The psalmist in chapter 44 balances faith and works beautifully. He begins by remembering God’s faithfulness over the years. This is the assurance that God is active and involved.
O God, we have heard with our ears, our fathers have told us, what deeds you performed in their days, in the days of old: 2 you with your own hand drove out the nations, but them you planted; you afflicted the peoples, but them you set free; 3 for not by their own sword did they win the land, nor did their own arm save them, but your right hand and your arm, and the light of your face, for you delighted in them.
Psalms 44:1-3 ESV
Then the psalmist moves to the current situation at hand where he feels there is an inconsistency. Having recognized earlier in the psalm that it was only by the hand of God that they were delivered, the action for the psalmist is not to exercise some kind of sensational work in his own strength, but to cooperate in faith with the nature of God even if that means enduring suffering and persecution. The action is to pray and move forward in faith. Both are at work in full force.
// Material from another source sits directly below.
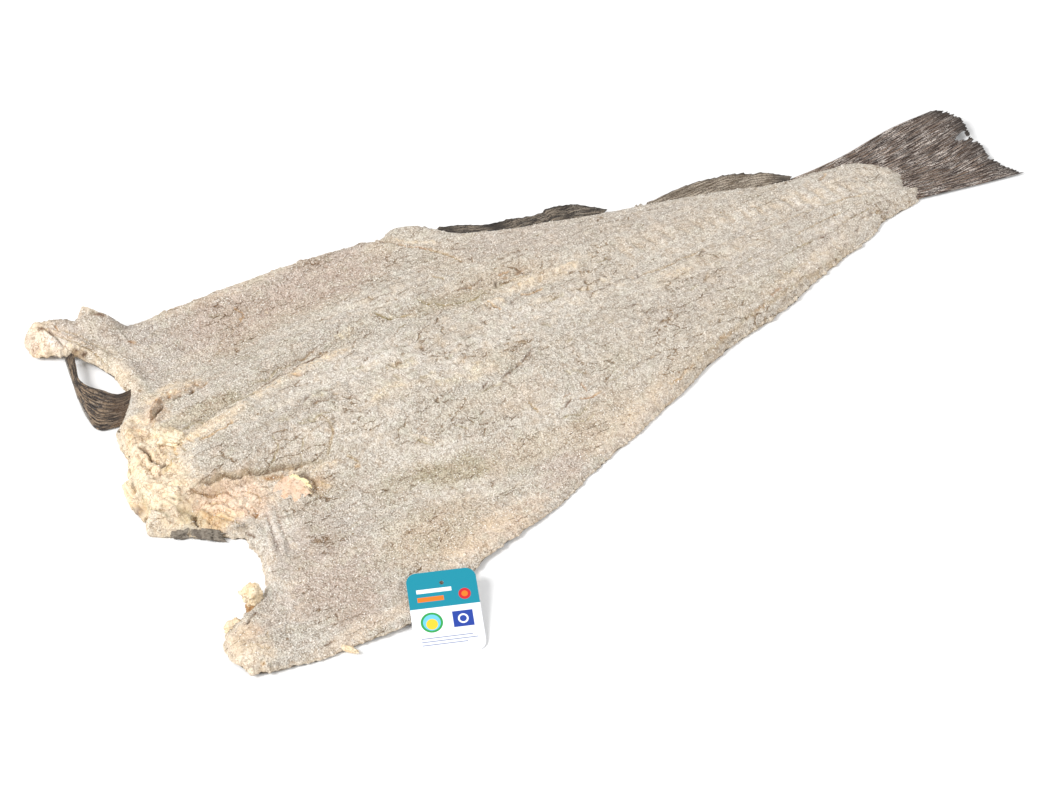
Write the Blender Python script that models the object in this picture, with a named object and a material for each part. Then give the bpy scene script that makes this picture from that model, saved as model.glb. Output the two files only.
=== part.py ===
"""A whole salted dried cod, split along the belly and opened flat, with its paper tag.

The fish lies on its skin with the flesh side up. It is drawn from the nape, at x = 0,
towards the tail, with y across the fish: the belly flap with the anal fins is at +y, and
the tag leans on the flap at -y. At the end everything is moved so that the origin is the
middle of the footprint, on the table. Units are metres, +Z is up.
"""

import math

import bmesh
import bpy
import numpy as np
from mathutils import Matrix, Vector, noise

# ---- driving sizes ----
FLESH_LENGTH = 0.68  # nape to the end of the flesh on the tail
HALF_WIDTH = 0.20  # middle line to the corner of a belly flap
CREST = 0.025  # thickest part of the loins

COLUMNS, ROWS = 54, 32  # quads of the flesh, along and across

TAG_WIDTH, TAG_LENGTH, TAG_THICKNESS = 0.048, 0.063, 0.0008
TAG_CORNER, TAG_HOLE = 0.0072, 0.0015  # corner radius and hole radius
TAG_HOLE_DROP = 0.0092  # from the top edge to the middle of the hole
TAG_FOOT = (0.130, -0.2355)  # middle of its lower edge, from the nape and across
TAG_TURN = -22.0  # degrees, in plan
GAP = 0.0004  # between the tag and the fish

# ---- heights that swell or curl the body ----
FLAP_CURL_LOW, FLAP_CURL_HIGH = 0.0026, 0.0045  # edges of the belly flaps, off the table
CORNER_CURL_LOW, CORNER_CURL_HIGH = 0.003, 0.005  # outer corners of the collar, off the table
COLLAR_RIDGE = 0.018  # muscle on the chopped collar at +y
NOTCH_RIM = 0.0040  # thick rims of the two bays
COLLAR_END = 0.0045  # the blunt collar end at -y
NAPE_SWELL = 0.0030
MEMBRANE = 0.0030  # fold along the backbone's place
BONE_BUMP, BONE_PITCH = 0.0016, 0.026  # the row of vertebrae towards the tail
LOW_SKIN = 0.0004  # lowest height of a loose scrap

# ---- the outline, as shares of FLESH_LENGTH and HALF_WIDTH ----
LOWER_SIDE = [
    (0.008, -0.910), (0.130, -0.980), (0.168, -1.000), (0.300, -0.858), (0.384, -0.790),
    (0.419, -0.737), (0.515, -0.628), (0.688, -0.417), (0.749, -0.378), (0.824, -0.287),
    (1.000, -0.098),
]
UPPER_SIDE = [
    (0.009, 0.930), (0.040, 0.905), (0.066, 0.855), (0.096, 0.792), (0.188, 0.812),
    (0.325, 0.798), (0.400, 0.762), (0.418, 0.745), (0.441, 0.780), (0.466, 0.760),
    (0.487, 0.690), (0.520, 0.605), (0.632, 0.470), (0.785, 0.335), (0.885, 0.218),
    (0.945, 0.175),
]
TAIL_EDGE = [
    (1.000, -0.098), (1.008, -0.055), (0.998, 0.010), (0.984, 0.090), (0.945, 0.175),
]
# the head end: two bays between the nape and the ends of the collar, in metres
LOWER_BAY = (-0.158, -0.022, 0.039, 0.061, 0.058)  # from, to, two ramps, depth
UPPER_BAY = (0.027, 0.188, 0.076, 0.070, 0.046)

NAPE_STEP = (0.016, 0.032, 0.025)  # depth, place across and width of the step beside the nape
CORNER_ROUNDING = 0.0055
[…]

Yet for your sake we are killed all the day long; we are regarded as sheep to be slaughtered. 23 Awake! Why are you sleeping, O Lord? Rouse yourself! Do not reject us forever! 24 Why do you hide your face? Why do you forget our affliction and oppression? 25 For our soul is bowed down to the dust; our belly clings to the ground. 26 Rise up; come to our help! Redeem us for the sake of your steadfast love!
Psalms 44:22-26 ESV
Faith gives us the confidence to trust in the Lord and call upon His Name no matter what the circumstances. The psalmist has an attitude ready for action. He has wholly placed himself before God with the assurance that there will be redemption and deliverance. This is what God desires from us; the humility to bow down with empty hands and confess we are completely His along with the faith of knowing that God will deliver on His promises.